While an intense experience in itself, taking the Trans-Siberian from Moscow to Vladivostok, or perhaps Beijing, won't offer you a fuller picture in regards to Russia. Not unless you decide to make a few stops along the way. They'll make your trip more comfortable and the scenery easier to take in. Even if you only stop for Baikal lake, it will still be worth it.
Kazan, 12 hours and 800 kilometers from Moscow
The city of Kazan lies on the Trans-Siberian's southern route, so if you intend to visit, make sure your train stops in the Kazan station. If you're not in a hurry, you can take the 082 train that goes from Moscow to Irkutsk. If you'd like to reach your destination quicker, choose a fast train (about 8 hours of travel time). Tatarstan's capital, Muslim, safe and clean, Kazan makes for an interesting stop, full of worthwhile sights and a nightlife to boot.
Ekaterinburg, 1 day and 1800 kilometers from Moscow
A city most famous for its industry, Ekaterinburg can be reached after 32 hours of travel by train. It's situated in the Ural Mountains and gained fame due to its architecture and organized crime in the 1990s. Far from a den of evil today, Ekaterinburg is a safe place to visit, a city that offers sightseeing and nightclubs similar to the ones in the country's capital.
Novosibirsk, 2 days and 3300 kilometers from Moscow
48 hours away from the capital or 24 from Ekaterinburg, this city is Western Siberia's capital, a hub for scientific research and industry. Although the architecture is new, Novosibirsk carries a charm of its own, a concrete entity rising from the Siberian taiga. The city is bordered by a lake and a vast, sprawling forest. Akademgorodok, a former secret Soviet base is also in the neighborhood and is now open to visitors.
Altay Mountains, 2 days and 3600 kilometers from Moscow
Novosibirsk offers access within the Altay Mountains and Barnaul, which is only 3 hours away by both train and car. Bernaul is welcoming to tourists and travelers can go on long treks in the mountains or perform other activities, like rafting. Campsites are peppered along the way for visitors' comfort.

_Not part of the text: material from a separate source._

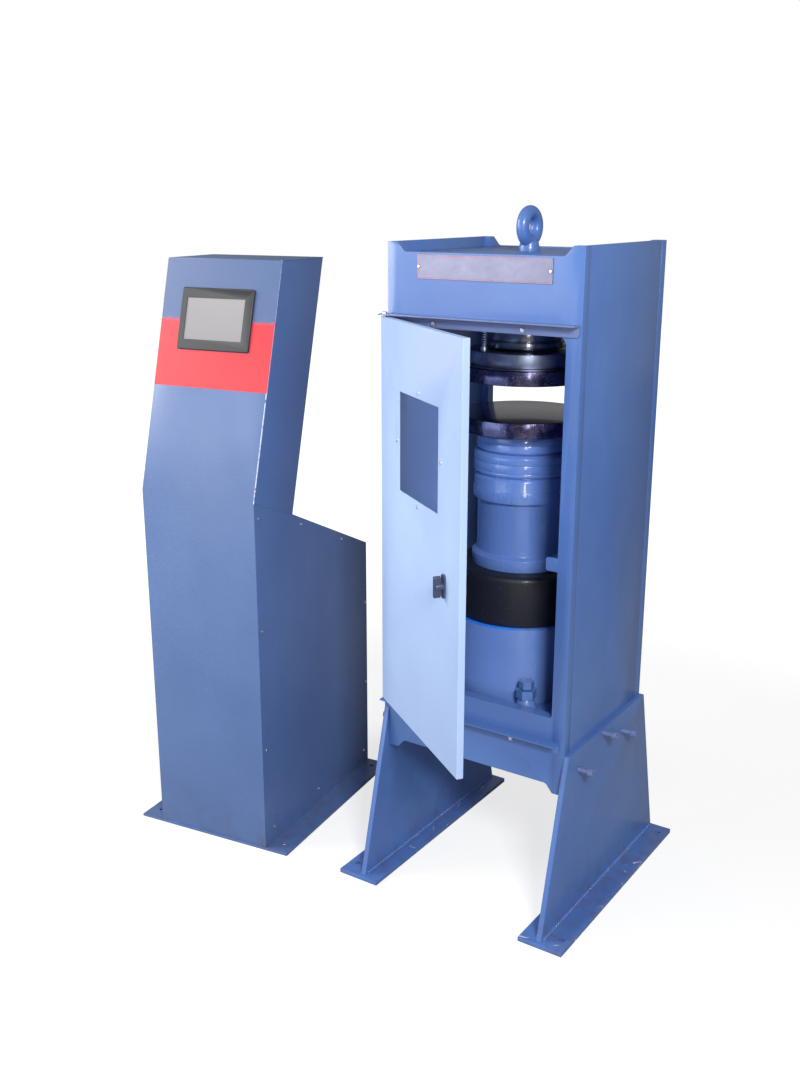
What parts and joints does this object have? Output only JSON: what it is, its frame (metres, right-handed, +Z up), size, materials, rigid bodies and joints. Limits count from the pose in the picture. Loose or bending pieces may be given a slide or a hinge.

Krasnoyarsk, 3 days and 4000 kilometers from Moscow
Farther away from the capital, Krasnoyarsk rests around the Enisey river and its strong, quick Siberian currents. The Enisey and its course make for great scenery and are, in themselves, worth the stop. The city is also an attraction for many rock-climbers but is also ideal for camping in its natural park. From there you can head to the Tuva republic and meet the few mountain shamans left.
Irkutsk, 4 days and 5100 kilometers from Moscow
Closer to Vladivostok and Beijing than to Russia's capital, Irkutsk is the main hub bordering the Baikal lake. The city itself carries a rather rural aspect to it and is mostly devoid of attractions. From it though, one could take a bus to the settlement of Listyanka, on the lake's shore and enjoy touristic activities, or travel to Olkhon Island for a doze of Eastern Russian charm.
Baikal Lake, 4 days and 5200 kilometers from Moscow
A main priority stop if crossing Russia, the Baikal is the largest freshwater lake on Earth. Bordered by Irkutsk and Alan-Ulde, the Baikal is great for both touristic endeavors and spiritual journeys. The majestic surroundings are bound to recharge your batteries after a long trip.
Alan-Ulde, 4 and a half days and 5600 kilometers from Moscow
The capital to the Buddhist republic of Buryatia, Alan-Ulde has an overall Asian vibe to it. Even though you've been traveling through the geographical region of Asia for quite some time now, this city is the first to show it. With friendly locals and the eastern shore of the Baikal lake, Alan-Ulde is certainly worth the stop. Don't expect the same experience as Irkutsk though. The eastern region is more suited for the independent tourist.
Khabarovsk, 5 days and 8000 kilometers from Moscow
Sitting on the Amur river, Khabarovsk is neighbored by the Chinese border. While not very interesting when it comes to its attractions, the town is friendly enough and can offer a much needed break from the long journey eastwards.
Vladivostok, 6 days and 9200 kilometers from Moscow
The end of the Trans-Siberian journey, Vladivostok endures as Russia's main hub of the east. The blend of architecture and natural terrain makes for a fascinating sight.